ARGOT: Accelerated radiative transfer on grids using oct-tree

We present two types of numerical prescriptions that accelerate the radiative transfer calculation around point sources within a three-dimensional Cartesian grid by using the oct-tree structure for the distribution of radiation sources. In one prescription, distant radiation sources are grouped as a bright extended source when the group's angular size, $\theta_{\rm s}$, is smaller than a critical value, $\theta_{\rm crit}$, and radiative transfer is solved on supermeshes whose angular sizes are similar to that of the group of sources. The supermesh structure is constructed by coarse-graining the mesh structure. With this method, the computational time scales with $N_{\rm m} \log(N_{\rm m}) \log(N_{\rm s})$ where $N_{\rm m}$ and $N_{\rm s}$ are the number of meshes and that of radiation sources, respectively. While this method is very efficient, it inevitably overestimates the optical depth when a group of sources acts as an extended powerful radiation source and affects distant meshes. In the other prescription, a distant group of sources is treated as a bright point source ignoring the spatial extent of the group and the radiative transfer is solved on the meshes rather than the supermeshes.

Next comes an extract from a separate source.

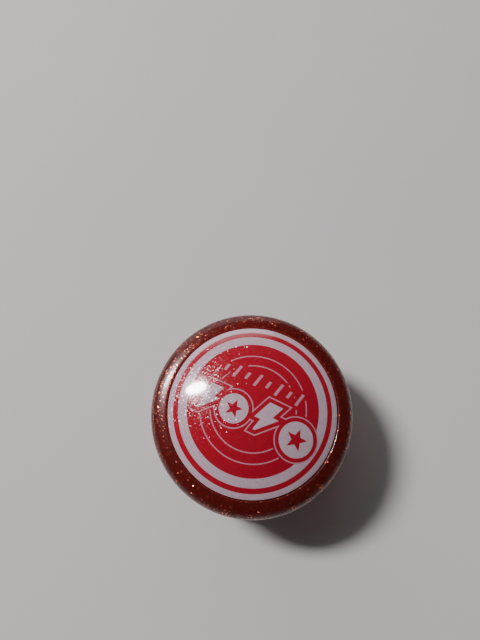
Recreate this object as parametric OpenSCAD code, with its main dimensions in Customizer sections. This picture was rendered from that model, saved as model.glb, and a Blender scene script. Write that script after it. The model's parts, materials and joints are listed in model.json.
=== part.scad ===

This prescription is simply a grid-based version of {\scriptsize START} by Hasegawa & Umemura and yields better results in general with slightly more computational cost ($\propto N_{\rm m}^{4/3} \log(N_{\rm s})$) than the supermesh prescription. Our methods can easily be implemented to any grid-based hydrodynamic codes and are well-suited to the adaptive mesh refinement methods.